• PROVIDED MATERIAL:
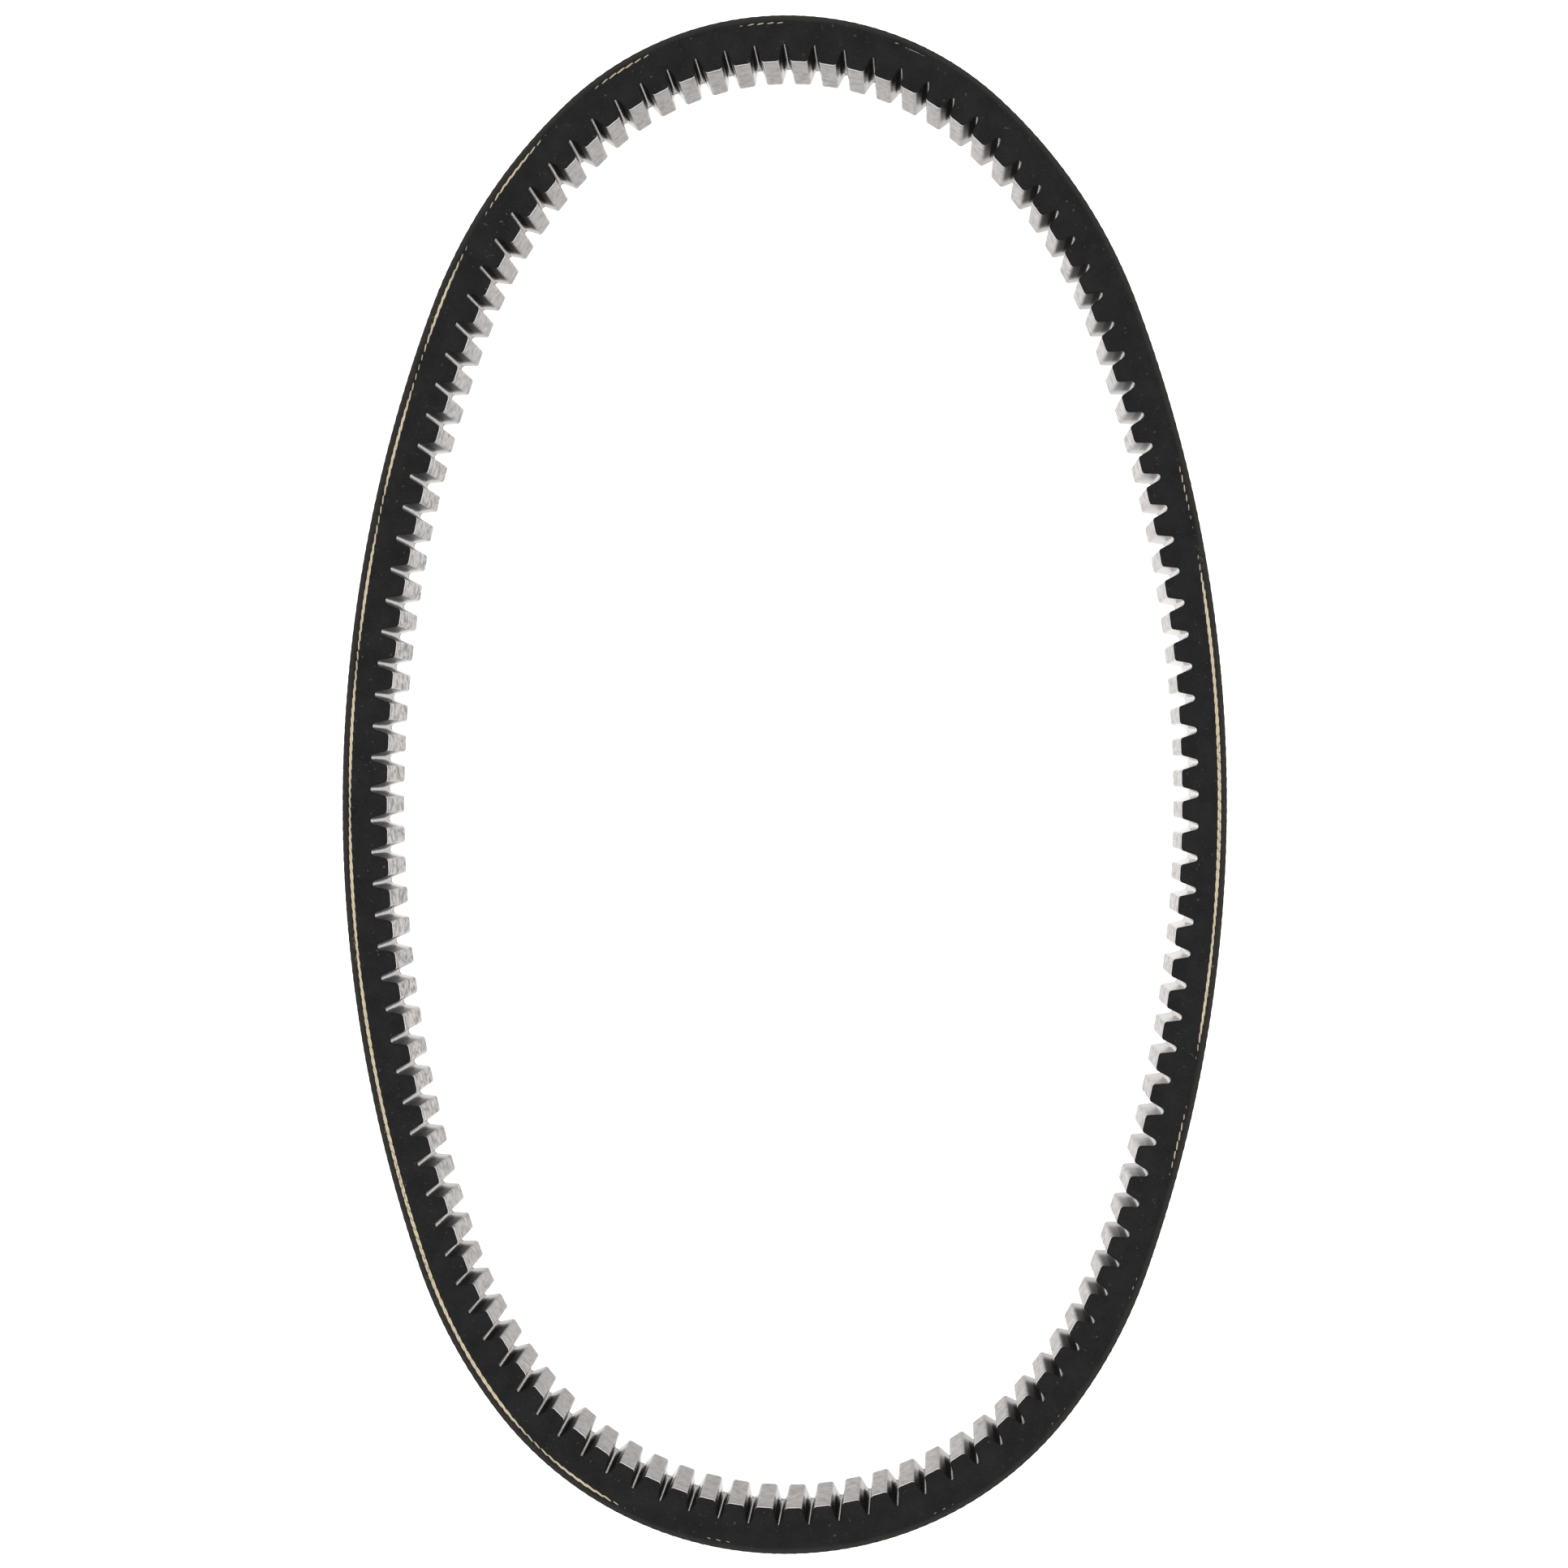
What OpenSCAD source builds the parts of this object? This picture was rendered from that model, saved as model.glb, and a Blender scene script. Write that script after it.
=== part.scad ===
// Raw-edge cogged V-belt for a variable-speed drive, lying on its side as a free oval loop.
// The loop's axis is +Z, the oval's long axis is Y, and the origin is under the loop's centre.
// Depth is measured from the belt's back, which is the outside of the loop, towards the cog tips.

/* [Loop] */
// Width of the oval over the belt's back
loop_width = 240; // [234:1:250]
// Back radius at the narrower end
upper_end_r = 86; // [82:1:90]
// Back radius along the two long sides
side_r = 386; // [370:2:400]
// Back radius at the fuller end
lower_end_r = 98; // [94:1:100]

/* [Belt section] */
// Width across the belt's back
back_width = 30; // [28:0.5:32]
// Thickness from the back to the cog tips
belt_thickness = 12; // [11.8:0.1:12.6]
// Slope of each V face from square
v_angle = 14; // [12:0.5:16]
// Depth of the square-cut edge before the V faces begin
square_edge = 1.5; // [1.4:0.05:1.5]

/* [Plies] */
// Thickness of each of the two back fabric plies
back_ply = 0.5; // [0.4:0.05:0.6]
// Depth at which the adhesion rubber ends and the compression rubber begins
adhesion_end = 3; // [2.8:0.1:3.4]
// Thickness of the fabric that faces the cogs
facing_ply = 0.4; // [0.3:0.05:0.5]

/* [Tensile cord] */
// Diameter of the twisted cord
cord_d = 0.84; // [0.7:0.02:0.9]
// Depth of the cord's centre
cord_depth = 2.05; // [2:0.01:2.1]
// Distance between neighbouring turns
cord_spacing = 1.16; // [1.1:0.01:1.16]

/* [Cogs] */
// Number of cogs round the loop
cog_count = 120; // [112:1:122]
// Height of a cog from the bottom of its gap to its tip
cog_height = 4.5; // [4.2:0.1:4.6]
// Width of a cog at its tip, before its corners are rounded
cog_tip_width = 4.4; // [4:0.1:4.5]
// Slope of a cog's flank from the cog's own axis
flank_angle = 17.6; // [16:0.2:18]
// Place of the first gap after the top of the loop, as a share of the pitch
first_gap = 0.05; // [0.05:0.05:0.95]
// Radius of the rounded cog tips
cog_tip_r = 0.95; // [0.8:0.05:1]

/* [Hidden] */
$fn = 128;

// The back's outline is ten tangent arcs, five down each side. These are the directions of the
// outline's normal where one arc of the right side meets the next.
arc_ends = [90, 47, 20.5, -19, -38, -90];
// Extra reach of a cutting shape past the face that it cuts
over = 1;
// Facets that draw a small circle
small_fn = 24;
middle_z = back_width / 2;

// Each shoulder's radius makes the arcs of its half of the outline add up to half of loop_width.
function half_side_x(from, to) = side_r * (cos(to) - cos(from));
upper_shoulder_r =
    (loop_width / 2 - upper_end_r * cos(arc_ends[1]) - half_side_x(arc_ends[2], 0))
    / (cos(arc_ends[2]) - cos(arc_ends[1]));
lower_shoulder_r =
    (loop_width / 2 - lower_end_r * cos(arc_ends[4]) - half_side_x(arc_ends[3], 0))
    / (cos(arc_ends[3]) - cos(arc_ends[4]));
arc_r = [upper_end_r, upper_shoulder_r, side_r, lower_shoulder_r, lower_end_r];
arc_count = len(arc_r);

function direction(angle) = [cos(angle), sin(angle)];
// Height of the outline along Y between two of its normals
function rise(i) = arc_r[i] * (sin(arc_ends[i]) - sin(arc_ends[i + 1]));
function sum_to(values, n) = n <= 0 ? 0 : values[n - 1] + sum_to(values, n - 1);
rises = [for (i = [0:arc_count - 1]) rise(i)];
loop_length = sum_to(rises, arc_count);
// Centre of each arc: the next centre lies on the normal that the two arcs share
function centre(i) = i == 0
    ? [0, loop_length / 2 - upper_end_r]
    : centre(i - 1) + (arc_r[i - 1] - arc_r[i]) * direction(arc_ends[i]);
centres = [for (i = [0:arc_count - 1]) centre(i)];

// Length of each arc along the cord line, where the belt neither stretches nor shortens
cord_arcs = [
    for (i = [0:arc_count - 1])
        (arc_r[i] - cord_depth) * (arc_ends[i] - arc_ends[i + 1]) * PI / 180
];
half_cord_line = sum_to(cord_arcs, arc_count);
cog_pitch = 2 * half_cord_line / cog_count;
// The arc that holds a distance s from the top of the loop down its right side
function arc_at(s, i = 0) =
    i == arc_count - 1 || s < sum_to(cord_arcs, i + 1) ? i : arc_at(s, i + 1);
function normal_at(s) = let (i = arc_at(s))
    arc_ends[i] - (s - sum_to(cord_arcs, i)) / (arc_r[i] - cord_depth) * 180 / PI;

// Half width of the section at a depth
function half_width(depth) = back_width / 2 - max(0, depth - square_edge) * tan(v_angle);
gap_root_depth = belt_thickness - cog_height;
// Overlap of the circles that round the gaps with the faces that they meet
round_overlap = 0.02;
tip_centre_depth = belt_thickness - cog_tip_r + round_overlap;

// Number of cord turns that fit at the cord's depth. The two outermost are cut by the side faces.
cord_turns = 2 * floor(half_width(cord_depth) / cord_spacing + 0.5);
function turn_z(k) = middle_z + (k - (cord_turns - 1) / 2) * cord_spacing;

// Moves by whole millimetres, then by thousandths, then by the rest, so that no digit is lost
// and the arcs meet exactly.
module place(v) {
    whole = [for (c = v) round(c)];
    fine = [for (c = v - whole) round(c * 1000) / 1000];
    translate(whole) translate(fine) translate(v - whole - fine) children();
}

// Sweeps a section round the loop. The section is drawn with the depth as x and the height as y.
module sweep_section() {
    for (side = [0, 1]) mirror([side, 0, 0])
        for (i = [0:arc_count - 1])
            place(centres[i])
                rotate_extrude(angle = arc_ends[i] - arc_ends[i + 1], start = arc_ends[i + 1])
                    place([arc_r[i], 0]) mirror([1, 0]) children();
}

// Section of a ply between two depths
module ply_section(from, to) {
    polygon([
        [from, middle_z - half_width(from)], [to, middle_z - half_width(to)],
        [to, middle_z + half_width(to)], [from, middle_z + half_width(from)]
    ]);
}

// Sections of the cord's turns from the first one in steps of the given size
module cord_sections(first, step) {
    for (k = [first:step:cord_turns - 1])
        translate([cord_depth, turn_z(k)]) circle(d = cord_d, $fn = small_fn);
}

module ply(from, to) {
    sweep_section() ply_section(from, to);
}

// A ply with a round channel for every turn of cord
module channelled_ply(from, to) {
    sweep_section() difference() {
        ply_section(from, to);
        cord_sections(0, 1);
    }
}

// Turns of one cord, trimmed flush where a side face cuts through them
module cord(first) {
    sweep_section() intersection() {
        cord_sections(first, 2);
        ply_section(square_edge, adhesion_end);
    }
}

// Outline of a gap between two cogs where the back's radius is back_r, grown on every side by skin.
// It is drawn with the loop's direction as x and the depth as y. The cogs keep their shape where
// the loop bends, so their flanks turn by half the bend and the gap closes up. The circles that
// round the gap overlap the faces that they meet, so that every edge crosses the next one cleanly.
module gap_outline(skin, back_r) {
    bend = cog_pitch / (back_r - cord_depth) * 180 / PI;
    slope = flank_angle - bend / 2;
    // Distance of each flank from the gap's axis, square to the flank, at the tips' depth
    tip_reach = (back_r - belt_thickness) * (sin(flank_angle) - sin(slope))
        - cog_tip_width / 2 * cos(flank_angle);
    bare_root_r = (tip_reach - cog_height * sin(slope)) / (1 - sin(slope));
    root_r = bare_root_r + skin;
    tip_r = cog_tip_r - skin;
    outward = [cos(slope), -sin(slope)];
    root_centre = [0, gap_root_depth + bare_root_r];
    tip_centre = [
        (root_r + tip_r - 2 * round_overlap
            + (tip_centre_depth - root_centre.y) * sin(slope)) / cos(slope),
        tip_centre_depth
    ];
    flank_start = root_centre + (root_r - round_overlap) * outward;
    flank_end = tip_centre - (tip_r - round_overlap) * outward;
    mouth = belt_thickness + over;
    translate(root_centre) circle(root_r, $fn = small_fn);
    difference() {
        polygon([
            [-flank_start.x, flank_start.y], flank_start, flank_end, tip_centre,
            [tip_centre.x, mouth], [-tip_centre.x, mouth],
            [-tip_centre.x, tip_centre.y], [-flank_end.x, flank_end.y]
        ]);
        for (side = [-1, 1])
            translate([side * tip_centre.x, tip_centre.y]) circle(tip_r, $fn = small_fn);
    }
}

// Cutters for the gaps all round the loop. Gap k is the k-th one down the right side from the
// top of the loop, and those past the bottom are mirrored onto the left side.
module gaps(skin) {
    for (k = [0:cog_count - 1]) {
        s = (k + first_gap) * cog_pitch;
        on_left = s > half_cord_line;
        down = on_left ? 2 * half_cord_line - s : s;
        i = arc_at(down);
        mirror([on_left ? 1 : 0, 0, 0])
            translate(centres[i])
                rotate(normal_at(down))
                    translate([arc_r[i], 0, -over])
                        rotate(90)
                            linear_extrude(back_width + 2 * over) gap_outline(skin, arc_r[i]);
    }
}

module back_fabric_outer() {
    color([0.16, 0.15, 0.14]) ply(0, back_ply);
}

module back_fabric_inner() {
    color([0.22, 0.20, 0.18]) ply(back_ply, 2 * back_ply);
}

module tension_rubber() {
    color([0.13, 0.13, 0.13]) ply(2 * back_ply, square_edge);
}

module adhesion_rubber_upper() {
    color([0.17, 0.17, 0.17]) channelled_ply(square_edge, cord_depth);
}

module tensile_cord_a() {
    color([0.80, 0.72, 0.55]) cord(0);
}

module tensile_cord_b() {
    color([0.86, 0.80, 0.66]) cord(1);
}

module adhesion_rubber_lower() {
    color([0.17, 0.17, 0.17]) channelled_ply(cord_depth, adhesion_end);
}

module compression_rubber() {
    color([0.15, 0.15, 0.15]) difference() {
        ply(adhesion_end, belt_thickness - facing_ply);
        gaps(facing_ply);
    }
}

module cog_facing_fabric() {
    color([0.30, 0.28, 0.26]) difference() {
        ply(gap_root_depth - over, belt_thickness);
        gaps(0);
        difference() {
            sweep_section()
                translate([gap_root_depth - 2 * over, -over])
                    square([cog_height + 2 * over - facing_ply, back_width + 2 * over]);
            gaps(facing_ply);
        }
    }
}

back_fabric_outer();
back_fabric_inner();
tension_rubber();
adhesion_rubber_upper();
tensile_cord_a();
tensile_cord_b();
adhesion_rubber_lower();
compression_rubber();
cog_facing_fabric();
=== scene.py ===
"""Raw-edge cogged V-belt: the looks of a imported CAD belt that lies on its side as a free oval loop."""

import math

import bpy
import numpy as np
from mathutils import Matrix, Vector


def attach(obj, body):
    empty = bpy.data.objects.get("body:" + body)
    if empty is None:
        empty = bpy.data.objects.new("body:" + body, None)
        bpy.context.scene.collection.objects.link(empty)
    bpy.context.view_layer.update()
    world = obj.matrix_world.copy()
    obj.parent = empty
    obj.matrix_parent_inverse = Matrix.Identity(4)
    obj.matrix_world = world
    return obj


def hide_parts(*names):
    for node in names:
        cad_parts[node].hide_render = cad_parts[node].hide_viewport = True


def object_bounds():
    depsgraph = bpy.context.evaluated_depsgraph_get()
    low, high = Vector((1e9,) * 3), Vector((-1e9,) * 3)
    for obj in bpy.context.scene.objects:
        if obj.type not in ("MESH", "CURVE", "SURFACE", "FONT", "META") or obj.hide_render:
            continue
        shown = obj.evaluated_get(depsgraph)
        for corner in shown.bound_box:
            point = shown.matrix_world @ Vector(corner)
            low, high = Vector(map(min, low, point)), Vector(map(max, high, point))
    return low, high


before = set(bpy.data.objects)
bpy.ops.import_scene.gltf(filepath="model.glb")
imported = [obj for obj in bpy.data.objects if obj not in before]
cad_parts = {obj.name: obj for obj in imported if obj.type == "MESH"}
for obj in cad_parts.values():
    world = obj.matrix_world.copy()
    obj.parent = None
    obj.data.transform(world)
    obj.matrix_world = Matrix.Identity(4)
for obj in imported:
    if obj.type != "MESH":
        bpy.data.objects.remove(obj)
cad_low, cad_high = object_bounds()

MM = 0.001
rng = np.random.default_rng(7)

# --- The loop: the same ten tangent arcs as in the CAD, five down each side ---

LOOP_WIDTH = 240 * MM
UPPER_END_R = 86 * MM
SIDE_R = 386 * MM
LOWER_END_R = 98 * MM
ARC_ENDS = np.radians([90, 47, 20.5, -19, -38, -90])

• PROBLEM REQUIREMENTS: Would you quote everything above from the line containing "for node in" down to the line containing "Vector(map(max, high, point))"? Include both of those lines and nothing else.

• EXERCISE RESPONSE:
    for node in names:
        cad_parts[node].hide_render = cad_parts[node].hide_viewport = True


def object_bounds():
    depsgraph = bpy.context.evaluated_depsgraph_get()
    low, high = Vector((1e9,) * 3), Vector((-1e9,) * 3)
    for obj in bpy.context.scene.objects:
        if obj.type not in ("MESH", "CURVE", "SURFACE", "FONT", "META") or obj.hide_render:
            continue
        shown = obj.evaluated_get(depsgraph)
        for corner in shown.bound_box:
            point = shown.matrix_world @ Vector(corner)
            low, high = Vector(map(min, low, point)), Vector(map(max, high, point))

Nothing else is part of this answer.